Records with modeling code:
::::

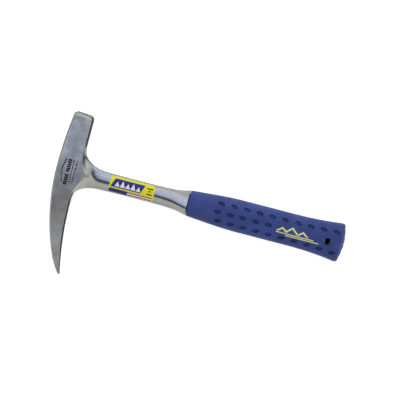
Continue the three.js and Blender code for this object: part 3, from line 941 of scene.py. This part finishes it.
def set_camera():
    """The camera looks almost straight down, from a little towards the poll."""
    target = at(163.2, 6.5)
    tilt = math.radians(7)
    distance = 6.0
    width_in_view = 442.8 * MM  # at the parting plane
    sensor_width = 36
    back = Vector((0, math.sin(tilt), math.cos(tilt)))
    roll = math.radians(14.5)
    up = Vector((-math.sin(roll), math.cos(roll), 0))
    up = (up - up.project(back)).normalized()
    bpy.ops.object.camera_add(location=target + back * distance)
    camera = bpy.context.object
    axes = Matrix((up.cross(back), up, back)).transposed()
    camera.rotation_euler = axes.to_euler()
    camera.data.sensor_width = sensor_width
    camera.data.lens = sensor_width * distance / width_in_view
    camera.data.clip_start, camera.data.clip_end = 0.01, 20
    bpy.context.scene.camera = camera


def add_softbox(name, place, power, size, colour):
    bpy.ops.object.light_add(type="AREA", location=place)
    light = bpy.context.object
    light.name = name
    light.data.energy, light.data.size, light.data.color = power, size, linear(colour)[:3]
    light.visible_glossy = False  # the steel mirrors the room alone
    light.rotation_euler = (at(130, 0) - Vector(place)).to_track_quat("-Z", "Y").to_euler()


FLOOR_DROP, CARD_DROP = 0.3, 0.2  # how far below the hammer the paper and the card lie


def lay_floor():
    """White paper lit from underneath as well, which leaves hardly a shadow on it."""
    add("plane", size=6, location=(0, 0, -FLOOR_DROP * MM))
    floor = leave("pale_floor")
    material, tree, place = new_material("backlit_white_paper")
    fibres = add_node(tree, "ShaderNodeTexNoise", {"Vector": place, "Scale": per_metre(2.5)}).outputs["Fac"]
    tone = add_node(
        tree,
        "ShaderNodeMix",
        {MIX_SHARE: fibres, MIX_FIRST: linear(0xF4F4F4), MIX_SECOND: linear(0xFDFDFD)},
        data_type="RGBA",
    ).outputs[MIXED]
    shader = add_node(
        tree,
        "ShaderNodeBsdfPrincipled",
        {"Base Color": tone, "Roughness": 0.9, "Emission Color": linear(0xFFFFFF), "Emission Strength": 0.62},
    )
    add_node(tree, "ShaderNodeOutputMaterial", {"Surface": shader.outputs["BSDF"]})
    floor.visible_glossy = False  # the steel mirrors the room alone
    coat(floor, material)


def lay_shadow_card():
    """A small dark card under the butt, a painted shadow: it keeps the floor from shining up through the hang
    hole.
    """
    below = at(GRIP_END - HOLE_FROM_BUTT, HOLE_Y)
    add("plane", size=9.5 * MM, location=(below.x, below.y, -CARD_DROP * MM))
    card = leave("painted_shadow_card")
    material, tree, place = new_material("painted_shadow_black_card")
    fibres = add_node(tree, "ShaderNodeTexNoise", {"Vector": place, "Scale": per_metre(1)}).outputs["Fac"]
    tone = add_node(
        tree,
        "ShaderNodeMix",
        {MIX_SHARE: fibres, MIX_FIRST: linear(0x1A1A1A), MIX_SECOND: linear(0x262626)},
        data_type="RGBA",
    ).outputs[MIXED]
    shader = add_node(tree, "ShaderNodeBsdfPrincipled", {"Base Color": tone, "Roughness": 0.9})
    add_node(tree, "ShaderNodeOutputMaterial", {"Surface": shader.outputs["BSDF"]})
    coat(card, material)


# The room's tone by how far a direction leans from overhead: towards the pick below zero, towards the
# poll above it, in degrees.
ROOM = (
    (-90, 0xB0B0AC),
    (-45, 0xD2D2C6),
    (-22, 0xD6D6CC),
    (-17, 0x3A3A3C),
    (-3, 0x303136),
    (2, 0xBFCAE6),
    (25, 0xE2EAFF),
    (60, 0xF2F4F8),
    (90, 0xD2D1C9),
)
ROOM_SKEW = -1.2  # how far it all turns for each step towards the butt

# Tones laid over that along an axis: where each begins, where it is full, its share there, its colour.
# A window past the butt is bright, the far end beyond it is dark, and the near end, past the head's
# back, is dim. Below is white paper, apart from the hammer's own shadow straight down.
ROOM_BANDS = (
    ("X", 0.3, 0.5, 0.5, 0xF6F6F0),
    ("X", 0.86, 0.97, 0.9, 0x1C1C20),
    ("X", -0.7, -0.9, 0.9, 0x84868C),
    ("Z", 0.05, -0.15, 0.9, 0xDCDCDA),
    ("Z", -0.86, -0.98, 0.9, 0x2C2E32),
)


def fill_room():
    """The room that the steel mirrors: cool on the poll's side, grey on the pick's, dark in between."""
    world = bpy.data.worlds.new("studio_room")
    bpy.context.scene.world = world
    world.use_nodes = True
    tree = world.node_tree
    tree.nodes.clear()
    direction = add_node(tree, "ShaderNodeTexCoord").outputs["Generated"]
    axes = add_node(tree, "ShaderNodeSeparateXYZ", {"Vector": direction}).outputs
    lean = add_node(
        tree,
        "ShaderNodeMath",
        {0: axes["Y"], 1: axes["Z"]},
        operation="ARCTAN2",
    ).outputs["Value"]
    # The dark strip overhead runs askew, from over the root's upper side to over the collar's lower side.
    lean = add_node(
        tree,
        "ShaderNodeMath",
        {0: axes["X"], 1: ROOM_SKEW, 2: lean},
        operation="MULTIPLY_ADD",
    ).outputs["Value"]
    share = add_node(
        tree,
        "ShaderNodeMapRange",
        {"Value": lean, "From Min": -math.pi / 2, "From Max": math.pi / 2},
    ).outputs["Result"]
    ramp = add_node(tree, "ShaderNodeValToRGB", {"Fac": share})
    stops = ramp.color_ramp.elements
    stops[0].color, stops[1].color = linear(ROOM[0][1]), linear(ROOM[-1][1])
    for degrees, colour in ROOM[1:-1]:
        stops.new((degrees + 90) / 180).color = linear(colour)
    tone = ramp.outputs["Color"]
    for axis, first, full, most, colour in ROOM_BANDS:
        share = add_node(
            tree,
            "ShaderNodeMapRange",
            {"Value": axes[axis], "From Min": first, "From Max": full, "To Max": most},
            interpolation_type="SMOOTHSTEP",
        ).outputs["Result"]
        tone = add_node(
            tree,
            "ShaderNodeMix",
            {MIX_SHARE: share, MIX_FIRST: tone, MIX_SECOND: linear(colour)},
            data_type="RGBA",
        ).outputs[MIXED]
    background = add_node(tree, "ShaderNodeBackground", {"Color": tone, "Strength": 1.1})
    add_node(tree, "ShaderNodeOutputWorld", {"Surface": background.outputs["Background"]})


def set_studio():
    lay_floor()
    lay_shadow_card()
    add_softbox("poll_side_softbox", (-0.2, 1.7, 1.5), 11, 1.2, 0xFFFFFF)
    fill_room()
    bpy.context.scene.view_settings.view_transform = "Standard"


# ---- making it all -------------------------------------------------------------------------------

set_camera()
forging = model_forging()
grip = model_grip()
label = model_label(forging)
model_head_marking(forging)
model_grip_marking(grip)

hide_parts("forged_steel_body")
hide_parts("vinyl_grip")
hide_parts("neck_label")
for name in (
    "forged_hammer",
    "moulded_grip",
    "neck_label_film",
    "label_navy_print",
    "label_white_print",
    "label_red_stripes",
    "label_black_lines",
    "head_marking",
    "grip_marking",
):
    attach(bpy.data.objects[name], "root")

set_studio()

::::

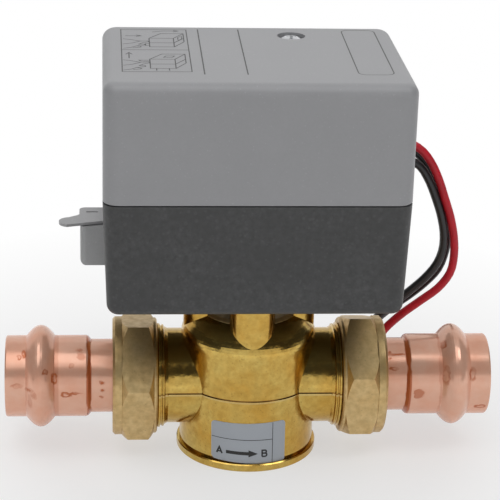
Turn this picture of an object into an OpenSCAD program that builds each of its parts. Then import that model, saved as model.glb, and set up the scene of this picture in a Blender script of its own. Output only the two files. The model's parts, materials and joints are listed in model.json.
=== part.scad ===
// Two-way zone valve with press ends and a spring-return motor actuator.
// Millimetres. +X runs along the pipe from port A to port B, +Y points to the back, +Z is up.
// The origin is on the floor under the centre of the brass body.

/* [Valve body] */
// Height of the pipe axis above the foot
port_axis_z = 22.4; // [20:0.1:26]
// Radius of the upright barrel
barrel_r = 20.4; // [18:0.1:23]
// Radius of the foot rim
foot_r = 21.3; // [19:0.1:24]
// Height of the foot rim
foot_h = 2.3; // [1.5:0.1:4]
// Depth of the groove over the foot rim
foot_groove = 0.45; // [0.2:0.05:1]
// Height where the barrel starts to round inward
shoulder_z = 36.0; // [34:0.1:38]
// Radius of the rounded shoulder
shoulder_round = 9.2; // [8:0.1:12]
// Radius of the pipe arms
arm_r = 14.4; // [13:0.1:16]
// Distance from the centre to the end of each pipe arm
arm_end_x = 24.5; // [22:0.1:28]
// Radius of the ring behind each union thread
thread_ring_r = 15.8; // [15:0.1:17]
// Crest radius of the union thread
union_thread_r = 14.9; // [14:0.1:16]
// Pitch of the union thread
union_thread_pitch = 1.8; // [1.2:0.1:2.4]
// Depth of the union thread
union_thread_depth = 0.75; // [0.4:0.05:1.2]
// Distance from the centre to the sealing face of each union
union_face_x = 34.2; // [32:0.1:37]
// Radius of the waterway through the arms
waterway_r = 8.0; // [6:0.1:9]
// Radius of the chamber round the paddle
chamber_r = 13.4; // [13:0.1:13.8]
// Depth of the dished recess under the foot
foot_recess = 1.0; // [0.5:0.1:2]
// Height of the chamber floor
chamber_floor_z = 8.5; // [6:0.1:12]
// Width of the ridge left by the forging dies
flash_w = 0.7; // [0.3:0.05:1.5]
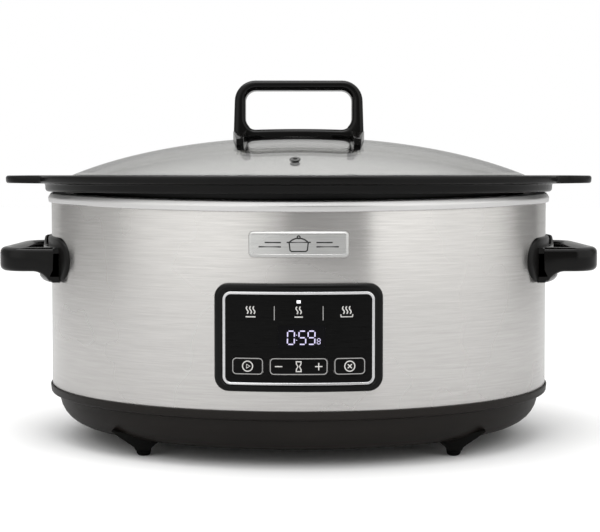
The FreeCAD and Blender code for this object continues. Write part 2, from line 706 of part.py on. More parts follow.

::::

GIVEN EXERCISE. Return exactly, and only, the lines from the one containing "Continue the three.js" down to the one containing "FLOOR_DROP, CARD_DROP = 0.3, 0.2", with both of those lines included.

WRITTEN RESPONSE.
Continue the three.js and Blender code for this object: part 3, from line 941 of scene.py. This part finishes it.
def set_camera():
    """The camera looks almost straight down, from a little towards the poll."""
    target = at(163.2, 6.5)
    tilt = math.radians(7)
    distance = 6.0
    width_in_view = 442.8 * MM  # at the parting plane
    sensor_width = 36
    back = Vector((0, math.sin(tilt), math.cos(tilt)))
    roll = math.radians(14.5)
    up = Vector((-math.sin(roll), math.cos(roll), 0))
    up = (up - up.project(back)).normalized()
    bpy.ops.object.camera_add(location=target + back * distance)
    camera = bpy.context.object
    axes = Matrix((up.cross(back), up, back)).transposed()
    camera.rotation_euler = axes.to_euler()
    camera.data.sensor_width = sensor_width
    camera.data.lens = sensor_width * distance / width_in_view
    camera.data.clip_start, camera.data.clip_end = 0.01, 20
    bpy.context.scene.camera = camera


def add_softbox(name, place, power, size, colour):
    bpy.ops.object.light_add(type="AREA", location=place)
    light = bpy.context.object
    light.name = name
    light.data.energy, light.data.size, light.data.color = power, size, linear(colour)[:3]
    light.visible_glossy = False  # the steel mirrors the room alone
    light.rotation_euler = (at(130, 0) - Vector(place)).to_track_quat("-Z", "Y").to_euler()


FLOOR_DROP, CARD_DROP = 0.3, 0.2  # how far below the hammer the paper and the card lie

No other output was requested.